__Data section__.

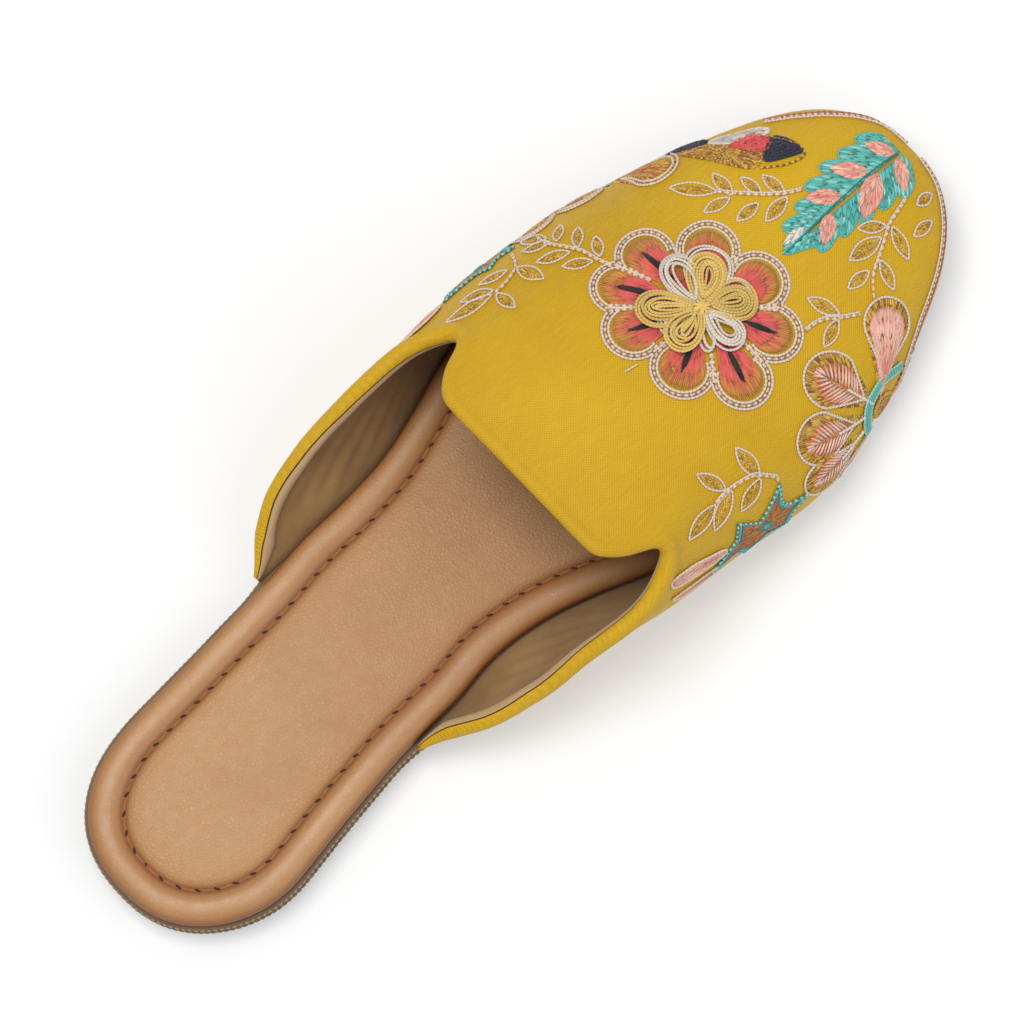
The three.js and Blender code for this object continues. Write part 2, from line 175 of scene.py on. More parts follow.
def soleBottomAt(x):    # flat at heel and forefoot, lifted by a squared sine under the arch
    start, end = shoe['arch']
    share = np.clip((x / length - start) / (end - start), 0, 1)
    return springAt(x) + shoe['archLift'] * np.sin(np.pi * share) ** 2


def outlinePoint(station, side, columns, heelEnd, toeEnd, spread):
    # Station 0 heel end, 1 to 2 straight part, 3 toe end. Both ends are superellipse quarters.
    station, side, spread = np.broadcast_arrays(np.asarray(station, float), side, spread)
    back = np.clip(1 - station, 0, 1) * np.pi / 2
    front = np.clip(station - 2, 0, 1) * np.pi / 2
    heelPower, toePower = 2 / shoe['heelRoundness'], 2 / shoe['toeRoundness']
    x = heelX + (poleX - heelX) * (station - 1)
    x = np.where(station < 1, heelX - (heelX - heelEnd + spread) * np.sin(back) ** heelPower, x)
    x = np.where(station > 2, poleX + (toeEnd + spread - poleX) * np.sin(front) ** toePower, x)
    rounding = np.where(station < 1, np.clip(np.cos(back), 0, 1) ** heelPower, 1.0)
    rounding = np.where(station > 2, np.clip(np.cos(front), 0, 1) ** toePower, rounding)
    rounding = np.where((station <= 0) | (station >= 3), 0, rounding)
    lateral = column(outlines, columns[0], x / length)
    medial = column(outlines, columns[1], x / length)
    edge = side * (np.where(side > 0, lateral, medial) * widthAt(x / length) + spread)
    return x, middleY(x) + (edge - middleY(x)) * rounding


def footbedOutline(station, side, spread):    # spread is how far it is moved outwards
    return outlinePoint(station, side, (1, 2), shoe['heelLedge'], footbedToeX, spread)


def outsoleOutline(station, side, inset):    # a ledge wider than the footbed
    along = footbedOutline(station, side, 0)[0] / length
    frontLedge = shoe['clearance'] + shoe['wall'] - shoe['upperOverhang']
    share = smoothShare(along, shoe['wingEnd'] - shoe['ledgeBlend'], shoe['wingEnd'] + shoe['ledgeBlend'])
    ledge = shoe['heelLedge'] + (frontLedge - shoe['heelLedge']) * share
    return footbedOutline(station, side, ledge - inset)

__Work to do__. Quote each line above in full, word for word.

__Solution to this task__.
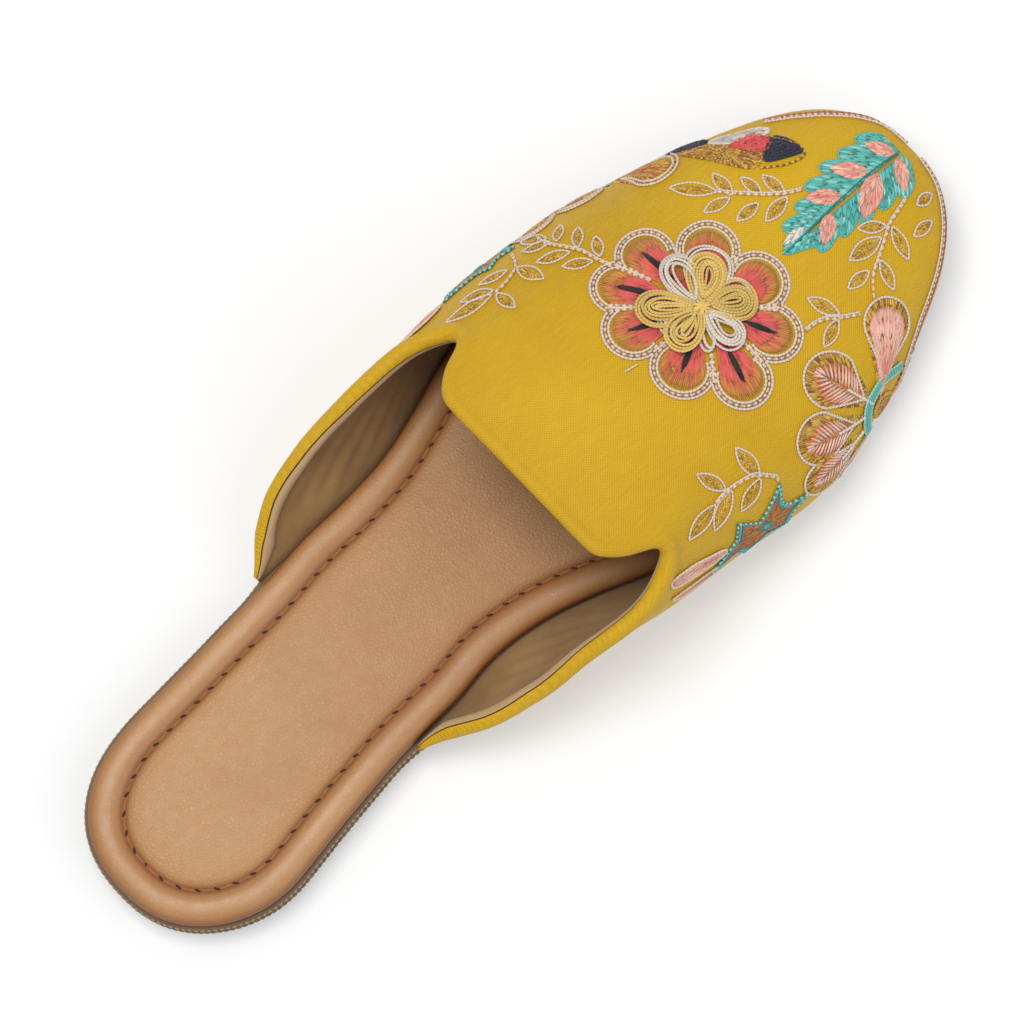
The three.js and Blender code for this object continues. Write part 2, from line 175 of scene.py on. More parts follow.
def soleBottomAt(x):    # flat at heel and forefoot, lifted by a squared sine under the arch
    start, end = shoe['arch']
    share = np.clip((x / length - start) / (end - start), 0, 1)
    return springAt(x) + shoe['archLift'] * np.sin(np.pi * share) ** 2


def outlinePoint(station, side, columns, heelEnd, toeEnd, spread):
    # Station 0 heel end, 1 to 2 straight part, 3 toe end. Both ends are superellipse quarters.
    station, side, spread = np.broadcast_arrays(np.asarray(station, float), side, spread)
    back = np.clip(1 - station, 0, 1) * np.pi / 2
    front = np.clip(station - 2, 0, 1) * np.pi / 2
    heelPower, toePower = 2 / shoe['heelRoundness'], 2 / shoe['toeRoundness']
    x = heelX + (poleX - heelX) * (station - 1)
    x = np.where(station < 1, heelX - (heelX - heelEnd + spread) * np.sin(back) ** heelPower, x)
    x = np.where(station > 2, poleX + (toeEnd + spread - poleX) * np.sin(front) ** toePower, x)
    rounding = np.where(station < 1, np.clip(np.cos(back), 0, 1) ** heelPower, 1.0)
    rounding = np.where(station > 2, np.clip(np.cos(front), 0, 1) ** toePower, rounding)
    rounding = np.where((station <= 0) | (station >= 3), 0, rounding)
    lateral = column(outlines, columns[0], x / length)
    medial = column(outlines, columns[1], x / length)
    edge = side * (np.where(side > 0, lateral, medial) * widthAt(x / length) + spread)
    return x, middleY(x) + (edge - middleY(x)) * rounding


def footbedOutline(station, side, spread):    # spread is how far it is moved outwards
    return outlinePoint(station, side, (1, 2), shoe['heelLedge'], footbedToeX, spread)


def outsoleOutline(station, side, inset):    # a ledge wider than the footbed
    along = footbedOutline(station, side, 0)[0] / length
    frontLedge = shoe['clearance'] + shoe['wall'] - shoe['upperOverhang']
    share = smoothShare(along, shoe['wingEnd'] - shoe['ledgeBlend'], shoe['wingEnd'] + shoe['ledgeBlend'])
    ledge = shoe['heelLedge'] + (frontLedge - shoe['heelLedge']) * share
    return footbedOutline(station, side, ledge - inset)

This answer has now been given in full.